I hate payments, so personally I would do whatever I could to avoid one. You might choose differently, though.

What are you using to run service out of now? Noticed in your intro that you are currently doing service work, with a little bit of new construction. From your user name, I am guessing that you are doing drain cleaning as well? I am about 50/50 service/construction. Trying to work out of a pickup for service is a huge challenge, I can never keep as much stuff onboard as I would like. If you want to be able to carry a decent selection of drain cleaning equipment, forget about a pickup.


----------



## Plumberman911 (Dec 23, 2012)

I will have been in business a year next month. I have two pickups and a Chevy express van. No payments. If I did I'd be in trouble. Tryin to get your name out and to keep going. No truck payments helps. Truck which I use is really tuff. A van or KUV is best. I bought a deep pack rat it helps but still limited. A and your sewer equiptment is exposed to thieves.


----------



## SlowDrains (Mar 25, 2013)

Yeah I don't really want to use the pickup that's why I would trade it in I have the truck now but it's just personel use I'm using a company supplied sprinter now but I like box trucks to work out of I'm just going to be starting out getting my name out there. I just am not sure if I should keep a personel truck or just use the work truck for everything


----------



## SlowDrains (Mar 25, 2013)

And no I don't do a lot of drain cleaning I just had one day of that and had to think of a user name for different online thing been using that username since


----------



## phishfood (Nov 18, 2012)

What kind of budget do you have? Do you have a need for a personal vehicle separate from a work truck (kids, etc)? A lettered company truck has a certain amount of advertising value. Lots of variables that come into play. 
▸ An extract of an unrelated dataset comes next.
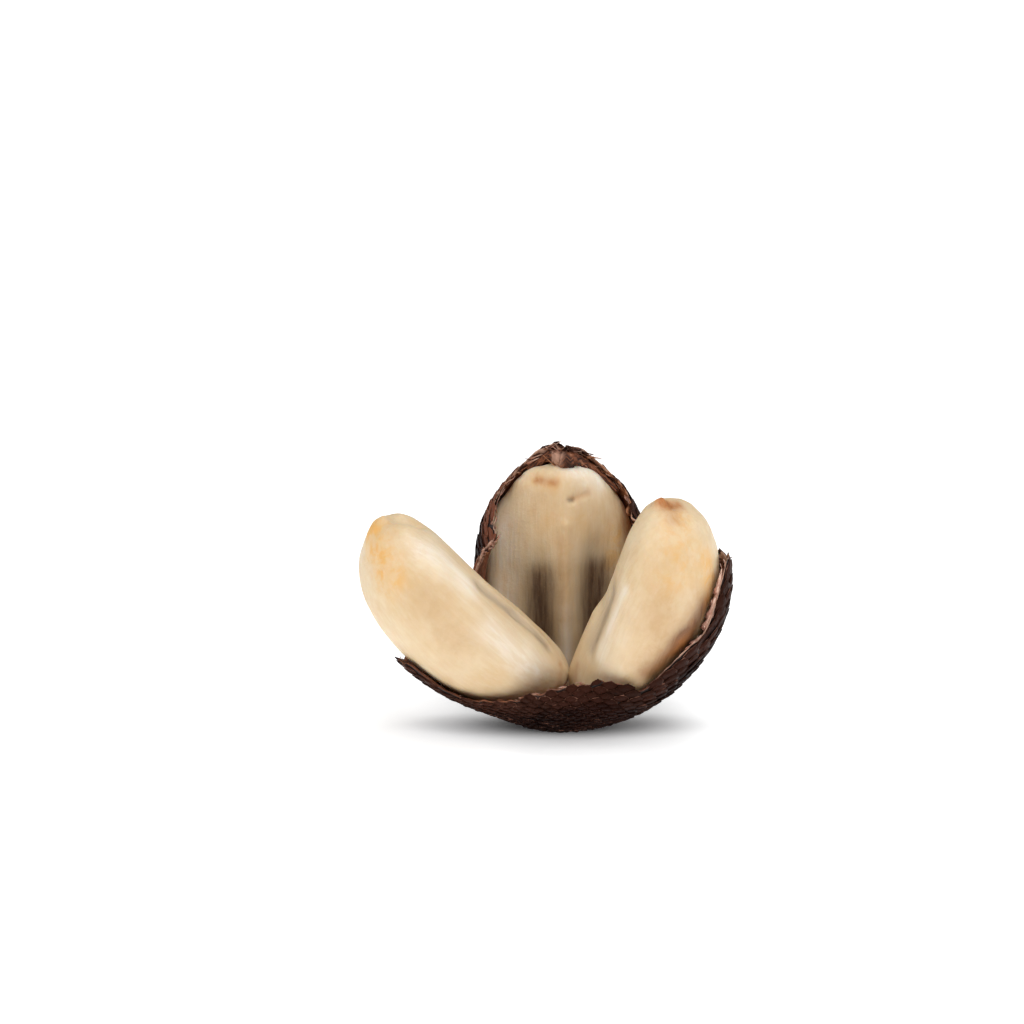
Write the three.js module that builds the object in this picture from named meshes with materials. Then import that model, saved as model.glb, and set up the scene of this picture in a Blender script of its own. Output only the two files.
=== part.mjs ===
// Opened snake fruit: three flesh segments resting in one torn piece of scaly peel.
import * as THREE from "three";

// Driving dimensions: millimetres and degrees. +Z is up and the front faces -Y.
const PEEL_THICKNESS = 1.1;
const PEEL_GAP = 0.55;
const BOWL_CENTRE = new THREE.Vector3(0, 0, 29.9);
const BOWL_RADIUS = 28.7;
const PEEL_CENTRE = new THREE.Vector3(-1.6, -1.5, 26.6);
const PEEL_COLUMNS = 144;
const PEEL_ROWS = 13;
const TOOTH_HEIGHT = 1.4;

// The peel swells away from the flesh round these directions.
const SWELLS = [
  { azimuth: 350, elevation: 5, height: 1.6, width: 24 },
  { azimuth: 87, elevation: 56, height: 4.6, width: 12 },
];

// Torn rim of the peel: azimuth and elevation seen from its centre.
const TORN_RIM = [
  [0, 22], [12, 25], [24, 29], [34, 34], [42, 37], [50, 38.5], [58, 43], [68, 49],
  [76, 55], [84, 61], [93, 57], [100, 51.5], [109, 47.5], [120, 45], [134, 40], [148, 35], [156, 29],
  [159, 16], [162, -6], [167, -19], [178, -20], [187, -17], [198, -14], [206, -13],
  [209, -19], [212, -27], [216, -31], [222, -33.5], [232, -34.5], [244, -34.5],
  [250, -33], [255, -28.5], [259, -29.5], [264, -26], [270, -23.5], [276, -22.5],
  [284, -21], [291, -18], [296, -20], [300, -18], [304, -24], [308, -19.5], [312, -9],
  [316, -3], [320, -2], [324, 1], [327, 14], [330, 20], [335, 21], [348, 21],
];

// Each segment is a rounded wedge: a round back, two flat inner faces and blunt ends.
const SEGMENTS = {
  segment_left: {
    length: 52.95, backRadius: 24.8, centre: 12.0, halfWidth: 17.3, edge: 3.75,
    bottomBlunt: 2.35, topBlunt: 2.74, lineStart: 6.7, lineBow: 4.36, lineTip: 0.35,
    facing: 213.6, lean: 45.6, leanTo: 187.8, foot: [3.07, -1.72, 14.36],
    peeledAbove: -0.2,
  },
  segment_right: {
    length: 52.6, backRadius: 24.1, centre: 12.64, halfWidth: 17.63, edge: 3.57,
    bottomBlunt: 2.36, topBlunt: 2.49, lineStart: 6.96, lineBow: 5.19, lineTip: 0.2,
    facing: 330.85, lean: 27.6, leanTo: 309.6, foot: [0.37, -0.66, 9.88],
  },
  segment_back: {
    length: 50.9, backRadius: 24.56, centre: 12.34, halfWidth: 19.25, edge: 5.05,
    bottomBlunt: 2.25, topBlunt: 2.33, lineStart: 7.9, lineBow: 4.48, lineTip: -0.06,
    facing: 90, lean: 10.2, leanTo: 90, foot: [0.13, 3.79, 3.8],
  },
};
const WEDGE_HALF_ANGLE = 60;
const SEGMENT_COLUMNS = 40;
const SEGMENT_ROWS = 26;

const rad = THREE.MathUtils.degToRad;
const Z_AXIS = new THREE.Vector3(0, 0, 1);
const Y_AXIS = new THREE.Vector3(0, 1, 0);

// Distance from the wedge's centre line to its skin, at a turn about that line.
function wedgeRadius(segment, turn) {
  const { centre, backRadius, halfWidth, edge } = segment;
  const c = Math.cos(turn);
  const s = Math.sin(turn);
  const half = rad(WEDGE_HALF_ANGLE);
  const back = Math.sqrt(backRadius ** 2 - centre ** 2 + (centre * c) ** 2) - centre * c;
  let sum = back ** -edge + (Math.abs(s) / halfWidth) ** edge;
  for (const side of [1, -1]) {
    const slope = side * Math.cos(half) * s - Math.sin(half) * c;
    if (slope > 0) sum += (slope / (centre * Math.sin(half))) ** edge;
  }
  return sum ** (-1 / edge);
}

// Turns a point of an upright segment to where the segment lies in the fruit.
function layDown(segment, point) {
  const leanAxis = Y_AXIS.clone().applyAxisAngle(Z_AXIS, rad(segment.leanTo));
  return point
    .applyAxisAngle(Z_AXIS, rad(segment.facing))
    .applyAxisAngle(leanAxis, rad(segment.lean))
    .add(new THREE.Vector3(...segment.foot));
}

// A point on a segment's skin: rise runs from -1 at the lower end to 1 at the upper.
function segmentPoint(segment, rise, turn) {
  const blunt = rise < 0 ? segment.bottomBlunt : segment.topBlunt;
  const width = Math.max(0, 1 - Math.abs(rise) ** blunt) ** (1 / blunt);
  const radius = wedgeRadius(segment, turn) * width;
  const line = segment.lineStart + segment.lineBow * (1 - rise * rise)
    + segment.lineTip * rise;
  const x = line + radius * Math.cos(turn);
  const y = radius * Math.sin(turn);
  return layDown(segment, new THREE.Vector3(x, y, (segment.length * (1 + rise)) / 2));
}

function segmentRise(row, rows) {
  return -Math.cos((Math.PI * row) / rows);
}

function makeMesh(name, points, triangles, colour, roughness) {
  const geometry = new THREE.BufferGeometry();
  geometry.setFromPoints(points);
  geometry.setIndex(triangles);
  geometry.computeVertexNormals();
  const material = new THREE.MeshStandardMaterial({ color: colour, roughness });
  const mesh = new THREE.Mesh(geometry, material);
  mesh.name = name;
  return mesh;
}

// Joins two rings of points with triangles that face outwards.
function bridge(triangles, lower, upper) {
  const count = lower.length;
  for (let i = 0; i < count; i += 1) {
    const next = (i + 1) % count;
    triangles.push(lower[i], lower[next], upper[next]);
    triangles.push(lower[i], upper[next], upper[i]);
  }
}

// Closes a ring with a fan round one point; up tells which way the fan faces.
function fan(triangles, ring, tip, up) {
  for (let i = 0; i < ring.length; i += 1) {
    const next = (i + 1) % ring.length;
    if (up) triangles.push(ring[i], ring[next], tip);
    else triangles.push(ring[next], ring[i], tip);
  }
}

function makeSegment(name, segment) {
  const points = [segmentPoint(segment, -1, 0), segmentPoint(segment, 1, 0)];
  const triangles = [];
  const rings = [];
  for (let row = 1; row < SEGMENT_ROWS; row += 1) {
    const ring = [];
    for (let column = 0; column < SEGMENT_COLUMNS; column += 1) {
      const turn = (2 * Math.PI * column) / SEGMENT_COLUMNS;
      ring.push(points.length);
      points.push(segmentPoint(segment, segmentRise(row, SEGMENT_ROWS), turn));
    }
    rings.push(ring);
  }
  fan(triangles, rings[0], 0, false);
  for (let i = 1; i < rings.length; i += 1) bridge(triangles, rings[i - 1], rings[i]);
  fan(triangles, rings.at(-1), 1, true);
  return makeMesh(name, points, triangles, "#f3e2bd", 0.45);
}

// Sample points of a body as directions and distances from the peel's centre.
function samples(points) {
  return points.map((point) => {
    const offset = point.clone().sub(PEEL_CENTRE);
    return { distance: offset.length(), direction: offset.normalize() };
  });
}

function segmentSamples(segment) {
  const points = [];
  for (let row = 0; row <= 36; row += 1) {
    for (let column = 0; column < 48; column += 1) {
      points.push(segmentPoint(segment, segmentRise(row, 36), (Math.PI * column) / 24));
    }
  }
  return samples(points);
}

// Reach of the round bowl that the flaps grow from; it fades out high on the left.
function bowlReach(direction) {
  const offset = PEEL_CENTRE.clone().sub(BOWL_CENTRE);
  const along = offset.dot(direction);
  const room = BOWL_RADIUS ** 2 - offset.lengthSq() + along ** 2;
  const fade = THREE.MathUtils.smoothstep(direction.z - 0.6 * direction.x, -0.2, 0.5);
  return (Math.sqrt(room) - along) * (1 - 0.35 * fade);
}

const DRAPE_FALL = 8;
const DRAPE_BLEND = 28;
const wrapped = Object.values(SEGMENTS).map((segment) => ({
  samples: segmentSamples(segment),
  peeledAbove: segment.peeledAbove ?? 1,
}));

// How far the inside of the peel stands from its centre in one direction.
function drape(direction) {
  let sum = bowlReach(direction) ** DRAPE_BLEND;
  for (const { samples: body, peeledAbove } of wrapped) {
    let reach = 0;
    for (const sample of body) {
      const near = sample.direction.dot(direction) - 1;
      if (near < -0.25) continue;
      reach = Math.max(reach, sample.distance * Math.exp(DRAPE_FALL * near));
    }
    reach *= 1 - 0.6 * THREE.MathUtils.smoothstep(direction.z, peeledAbove, peeledAbove + 0.3);
    sum += reach ** DRAPE_BLEND;
  }
  return sum ** (1 / DRAPE_BLEND) + PEEL_GAP;
}

function directionAt(azimuth, elevation) {
  const flat = Math.cos(rad(elevation));
  const x = flat * Math.cos(rad(azimuth));
  const y = flat * Math.sin(rad(azimuth));
  return new THREE.Vector3(x, y, Math.sin(rad(elevation)));
}

function swell(direction) {
  let height = 0;
  for (const bump of SWELLS) {
    const angle = direction.angleTo(directionAt(bump.azimuth, bump.elevation));
    height += bump.height * Math.exp(-((angle / rad(bump.width)) ** 2));
  }
  return height;
}

// Rim elevation at a column of the peel, with a small notch at every third column.
function rimElevation(column) {
  const azimuth = (360 * column) / PEEL_COLUMNS;
  const stops = [...TORN_RIM, [TORN_RIM[0][0] + 360, TORN_RIM[0][1]]];
  const after = stops.findIndex((stop) => stop[0] > azimuth);
  const [a, b] = [stops[after - 1], stops[after]];
  const share = (azimuth - a[0]) / (b[0] - a[0]);
  const tooth = column % 3 ? 0.5 * TOOTH_HEIGHT : -TOOTH_HEIGHT;
  return a[1] + (b[1] - a[1]) * share + tooth;
}

function peelPoint(azimuth, elevation, thickness) {
  const direction = directionAt(azimuth, elevation);
  const reach = drape(direction) + swell(direction) + thickness;
  const point = direction.multiplyScalar(reach).add(PEEL_CENTRE);
  point.z = Math.max(point.z, PEEL_THICKNESS - thickness);
  return point;
}

// One skin of the peel, from its lowest point up to the torn rim.
function peelSkin(points, thickness) {
  const tip = points.length;
  points.push(peelPoint(0, -90, thickness));
  const rings = [];
  for (let row = 1; row <= PEEL_ROWS; row += 1) {
    const ring = [];
    for (let column = 0; column < PEEL_COLUMNS; column += 1) {
      const share = row / PEEL_ROWS;
      const elevation = -90 + (rimElevation(column) + 90) * share;
      ring.push(points.length);
      points.push(peelPoint((360 * column) / PEEL_COLUMNS, elevation, thickness));
    }
    rings.push(ring);
  }
  return { tip, rings };
}

function makePeel() {
  const points = [];
  const triangles = [];
  const outer = peelSkin(points, PEEL_THICKNESS);
  const inner = peelSkin(points, 0);
  fan(triangles, outer.rings[0], outer.tip, false);
  fan(triangles, inner.rings[0], inner.tip, true);
  for (let i = 1; i < PEEL_ROWS; i += 1) {
    bridge(triangles, outer.rings[i - 1], outer.rings[i]);
    bridge(triangles, inner.rings[i], inner.rings[i - 1]);
  }
  bridge(triangles, outer.rings.at(-1), inner.rings.at(-1));
  return makeMesh("peel", points, triangles, "#43231b", 0.6);
}

const group = new THREE.Group();
group.name = "snake_fruit";
group.add(makePeel());
for (const [name, segment] of Object.entries(SEGMENTS)) {
  group.add(makeSegment(name, segment));
}

export default group;
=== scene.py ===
import bpy
import bmesh
import math
import random
from mathutils import Matrix, Vector, noise
from mathutils.bvhtree import BVHTree


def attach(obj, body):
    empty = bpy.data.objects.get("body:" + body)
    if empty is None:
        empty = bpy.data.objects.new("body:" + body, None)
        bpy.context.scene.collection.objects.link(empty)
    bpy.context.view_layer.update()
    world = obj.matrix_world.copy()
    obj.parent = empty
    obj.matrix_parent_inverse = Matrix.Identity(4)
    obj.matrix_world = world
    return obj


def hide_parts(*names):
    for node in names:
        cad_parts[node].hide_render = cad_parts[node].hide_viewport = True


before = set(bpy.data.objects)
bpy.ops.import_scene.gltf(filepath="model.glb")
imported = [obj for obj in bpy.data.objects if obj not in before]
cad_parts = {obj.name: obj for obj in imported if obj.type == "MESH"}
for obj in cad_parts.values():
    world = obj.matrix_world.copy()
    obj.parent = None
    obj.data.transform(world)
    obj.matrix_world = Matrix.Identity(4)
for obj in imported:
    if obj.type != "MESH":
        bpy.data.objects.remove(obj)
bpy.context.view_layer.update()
mm = 0.001
print("frame loaded:", sorted(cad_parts))


class Value:
    # one socket of a material, so that shader maths reads as plain expressions
    def __init__(self, finish, socket):
        self.finish = finish
        self.socket = socket

    def maths(self, operation, first, second):
        return self.finish.node("ShaderNodeMath", {"operation": operation}, {0: first, 1: second})

    def __add__(self, other):
        return self.maths("ADD", self, other)

    def __sub__(self, other):
        return self.maths("SUBTRACT", self, other)

    def __rsub__(self, other):
        return self.maths("SUBTRACT", other, self)

    def __mul__(self, other):
        return self.maths("MULTIPLY", self, other)

    def __pow__(self, other):
        return self.maths("POWER", self, other)

    __radd__ = __add__
    __rmul__ = __mul__


class Finish:
    # a material with its nodes, started from one Principled shader
    def __init__(self, name):
        self.material = bpy.data.materials.new(name)
        self.material.use_nodes = True
        self.tree = self.material.node_tree
        self.shader = self.tree.nodes["Principled BSDF"]

    def node(self, kind, settings=None, inputs=None, output=0):
        made = self.tree.nodes.new(kind)
        for key, value in (settings or {}).items():
            setattr(made, key, value)
        for key, value in (inputs or {}).items():
            self.feed(made.inputs[key], value)
        return Value(self, made.outputs[output])

    def feed(self, socket, value):
        if isinstance(value, Value):
            self.tree.links.new(value.socket, socket)
        elif socket.type == "RGBA":
            socket.default_value = (*value, 1.0)
        else:
            socket.default_value = value

    def fix(self, name, value):
        self.feed(self.shader.inputs[name], value)

    def mapped(self, vector, scale):
        return self.node("ShaderNodeMapping", None, {"Vector": vector, "Scale": scale})

    def place(self, scale=(1, 1, 1)):
        return self.mapped(self.node("ShaderNodeTexCoord", output="Object"), scale)

    def attribute(self, name, output="Fac"):
        return self.node("ShaderNodeAttribute", {"attribute_name": name}, output=output)

    def noise(self, place, scale, detail=4.0, rough=0.5, distortion=0.0):
        return self.node("ShaderNodeTexNoise", None, {
            "Vector": place, "Scale": scale, "Detail": detail,
            "Roughness": rough, "Distortion": distortion})

    def remap(self, value, low, high, toLow=0.0, toHigh=1.0):
        return self.node("ShaderNodeMapRange", {"clamp": True, "interpolation_type": "SMOOTHSTEP"}, {
            "Value": value, "From Min": low, "From Max": high, "To Min": toLow, "To Max": toHigh})

    def mix(self, amount, first, second):
        # sockets 6 and 7 of a colour mix are its two colours
        return self.node("ShaderNodeMix", {"data_type": "RGBA", "clamp_factor": True},
                         {0: amount, 6: first, 7: second}, output=2)

    def surface(self, colour, rough, height, depth, strength, specular):
        relief = {"Height": height, "Distance": depth, "Strength": strength}
        self.fix("Base Color", colour)
        self.fix("Roughness", rough)
        self.fix("Normal", self.node("ShaderNodeBump", None, relief))
        self.fix("Specular IOR Level", specular)

    def dress(self, piece):
        piece.data.materials.clear()
        piece.data.materials.append(self.material)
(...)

Another thing to consider is liability. You get into a wreck, the other driver notices all of the equipment in your truck, sues you, gets into your personal assets. With a company owned vehicle, you might have an added layer of protection. Talk to a lawyer about that.


----------



## SlowDrains (Mar 25, 2013)

No real need for a personel truck it's just me and my daughter I only have 10000 miles on this 2011 truck I bought new


----------



## SlowDrains (Mar 25, 2013)

I have a $500 a month payment on the pickup now


----------



## SlowDrains (Mar 25, 2013)

If I was going to buy a truck outright I would have to do a few jobs to get the money and put all profits to purchase


----------



## Mpc_mhayes (Nov 27, 2012)

when I started up 2 years ago I went to car max and sold my 07 Chevy, No more payments. Then I found a 97 3500 utility bed from the phone company. Has the pull out draws on one side. I love it. No AC but it had less the 100k when I got it. Think I only paid 2500 for it.


----------